- _Task requirements_
Please write out the material that follows, exactly as it stands.

- _Data provided_
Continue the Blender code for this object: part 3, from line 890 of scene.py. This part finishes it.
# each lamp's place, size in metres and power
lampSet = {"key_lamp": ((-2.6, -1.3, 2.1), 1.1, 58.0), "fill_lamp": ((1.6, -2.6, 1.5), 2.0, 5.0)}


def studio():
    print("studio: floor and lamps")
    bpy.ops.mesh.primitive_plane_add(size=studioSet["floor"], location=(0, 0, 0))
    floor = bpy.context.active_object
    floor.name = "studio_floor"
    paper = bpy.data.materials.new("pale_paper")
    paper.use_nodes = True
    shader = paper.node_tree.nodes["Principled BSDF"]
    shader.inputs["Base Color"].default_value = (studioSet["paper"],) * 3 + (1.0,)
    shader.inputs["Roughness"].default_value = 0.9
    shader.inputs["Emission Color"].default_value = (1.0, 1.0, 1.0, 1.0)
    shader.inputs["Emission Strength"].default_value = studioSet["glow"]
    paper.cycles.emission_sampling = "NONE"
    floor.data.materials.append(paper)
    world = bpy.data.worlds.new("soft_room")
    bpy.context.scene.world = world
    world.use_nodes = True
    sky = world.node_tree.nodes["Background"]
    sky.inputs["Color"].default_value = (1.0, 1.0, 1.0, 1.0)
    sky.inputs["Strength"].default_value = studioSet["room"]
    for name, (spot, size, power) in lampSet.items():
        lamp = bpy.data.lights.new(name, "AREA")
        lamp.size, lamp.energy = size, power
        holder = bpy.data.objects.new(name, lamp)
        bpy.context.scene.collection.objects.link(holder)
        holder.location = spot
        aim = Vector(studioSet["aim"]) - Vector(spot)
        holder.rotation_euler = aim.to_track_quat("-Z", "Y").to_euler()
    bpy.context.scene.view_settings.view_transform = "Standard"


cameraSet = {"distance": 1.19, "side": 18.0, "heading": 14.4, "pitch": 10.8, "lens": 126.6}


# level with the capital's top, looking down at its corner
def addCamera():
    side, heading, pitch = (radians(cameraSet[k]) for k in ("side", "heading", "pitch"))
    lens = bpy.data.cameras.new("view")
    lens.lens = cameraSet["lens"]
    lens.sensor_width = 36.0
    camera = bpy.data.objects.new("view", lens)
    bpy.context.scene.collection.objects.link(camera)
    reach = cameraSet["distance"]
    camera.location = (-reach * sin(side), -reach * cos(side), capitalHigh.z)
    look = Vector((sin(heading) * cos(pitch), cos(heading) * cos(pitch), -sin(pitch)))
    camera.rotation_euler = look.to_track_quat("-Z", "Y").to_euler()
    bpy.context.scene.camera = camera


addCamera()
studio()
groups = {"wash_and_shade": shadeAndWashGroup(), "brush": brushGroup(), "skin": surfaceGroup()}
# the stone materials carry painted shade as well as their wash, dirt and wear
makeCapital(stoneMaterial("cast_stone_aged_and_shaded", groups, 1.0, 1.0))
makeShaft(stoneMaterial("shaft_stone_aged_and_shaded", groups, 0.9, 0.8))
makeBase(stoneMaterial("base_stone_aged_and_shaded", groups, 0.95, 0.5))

- _In response_
Continue the Blender code for this object: part 3, from line 890 of scene.py. This part finishes it.
# each lamp's place, size in metres and power
lampSet = {"key_lamp": ((-2.6, -1.3, 2.1), 1.1, 58.0), "fill_lamp": ((1.6, -2.6, 1.5), 2.0, 5.0)}


def studio():
    print("studio: floor and lamps")
    bpy.ops.mesh.primitive_plane_add(size=studioSet["floor"], location=(0, 0, 0))
    floor = bpy.context.active_object
    floor.name = "studio_floor"
    paper = bpy.data.materials.new("pale_paper")
    paper.use_nodes = True
    shader = paper.node_tree.nodes["Principled BSDF"]
    shader.inputs["Base Color"].default_value = (studioSet["paper"],) * 3 + (1.0,)
    shader.inputs["Roughness"].default_value = 0.9
    shader.inputs["Emission Color"].default_value = (1.0, 1.0, 1.0, 1.0)
    shader.inputs["Emission Strength"].default_value = studioSet["glow"]
    paper.cycles.emission_sampling = "NONE"
    floor.data.materials.append(paper)
    world = bpy.data.worlds.new("soft_room")
    bpy.context.scene.world = world
    world.use_nodes = True
    sky = world.node_tree.nodes["Background"]
    sky.inputs["Color"].default_value = (1.0, 1.0, 1.0, 1.0)
    sky.inputs["Strength"].default_value = studioSet["room"]
    for name, (spot, size, power) in lampSet.items():
        lamp = bpy.data.lights.new(name, "AREA")
        lamp.size, lamp.energy = size, power
        holder = bpy.data.objects.new(name, lamp)
        bpy.context.scene.collection.objects.link(holder)
        holder.location = spot
        aim = Vector(studioSet["aim"]) - Vector(spot)
        holder.rotation_euler = aim.to_track_quat("-Z", "Y").to_euler()
    bpy.context.scene.view_settings.view_transform = "Standard"


cameraSet = {"distance": 1.19, "side": 18.0, "heading": 14.4, "pitch": 10.8, "lens": 126.6}


# level with the capital's top, looking down at its corner
def addCamera():
    side, heading, pitch = (radians(cameraSet[k]) for k in ("side", "heading", "pitch"))
    lens = bpy.data.cameras.new("view")
    lens.lens = cameraSet["lens"]
    lens.sensor_width = 36.0
    camera = bpy.data.objects.new("view", lens)
    bpy.context.scene.collection.objects.link(camera)
    reach = cameraSet["distance"]
    camera.location = (-reach * sin(side), -reach * cos(side), capitalHigh.z)
    look = Vector((sin(heading) * cos(pitch), cos(heading) * cos(pitch), -sin(pitch)))
    camera.rotation_euler = look.to_track_quat("-Z", "Y").to_euler()
    bpy.context.scene.camera = camera


addCamera()
studio()
groups = {"wash_and_shade": shadeAndWashGroup(), "brush": brushGroup(), "skin": surfaceGroup()}
# the stone materials carry painted shade as well as their wash, dirt and wear
makeCapital(stoneMaterial("cast_stone_aged_and_shaded", groups, 1.0, 1.0))
makeShaft(stoneMaterial("shaft_stone_aged_and_shaded", groups, 0.9, 0.8))
makeBase(stoneMaterial("base_stone_aged_and_shaded", groups, 0.95, 0.5))